South Dakota motor carriers operate under a layered federal-and-state regulatory
framework. The pieces matter, and they do not always talk to each other.
The South Dakota Department of Transportation, SDDOT, administers
the state highway system, manages oversize and overweight permitting through its
permits office, and coordinates the inspection and enforcement work that SDDOT
performs jointly with the South Dakota Highway Patrol Motor Carrier Services. The
SDDOT website
documents the permit portal, the seasonal frost-law route restrictions on rural
roadways, and the pilot-car and escort requirements that scale with load size. SDDOT
does not handle motor carrier operating authority — interstate authority routes
through FMCSA, and intrastate authority is concentrated in size and weight rather
than separate intrastate operating authority filings.

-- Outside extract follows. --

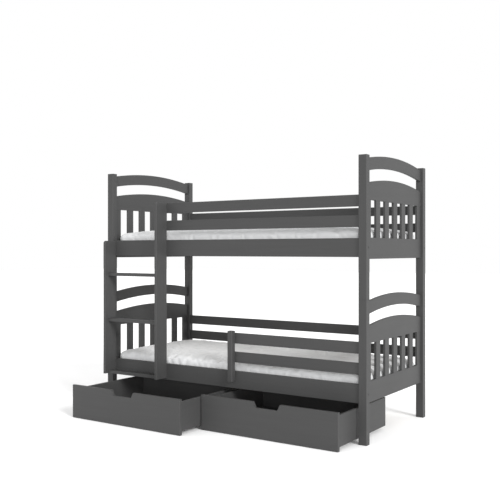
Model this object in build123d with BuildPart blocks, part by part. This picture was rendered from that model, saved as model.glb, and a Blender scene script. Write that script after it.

The South Dakota Division of Insurance — housed inside the South
Dakota Department of Labor and Regulation — regulates the private carriers writing
commercial auto, motor truck cargo, physical damage, general liability, workers
compensation, and the adjacent lines on South Dakota-domiciled motor carriers,
oversees rate and form filings, and handles consumer complaints. The
Division of Insurance website
lists the licensed and surplus-lines-eligible carriers and the procedural rules for
rate and form filings. South Dakota does not operate a state-monopoly workers
compensation fund — private carriers write workers compensation in the open market
in South Dakota.
The South Dakota Division of Labor and Management — also housed
inside the South Dakota Department of Labor and Regulation — handles benefit
disputes, hearings, and the procedural side of contested workers compensation
claims in South Dakota. The rate side is regulated by the Division of Insurance
under standard NCCI loss-cost mechanics, and South Dakota-domiciled motor carriers
buy workers compensation from private insurance carriers. The Division of Labor and
Management structure matters most on disputed driver injury claims, where the
procedural path runs through that office.
The federal layer — FMCSA financial responsibility under 49 CFR § 387, the BMC-91
and BMC-91X filing forms, hours of service, driver qualification, drug and alcohol
testing, and vehicle maintenance — applies on top of the South Dakota state
framework. The
Federal Motor Carrier Safety Administration
publishes the financial responsibility regulations and the BMC filing forms that
every interstate South Dakota motor carrier holds.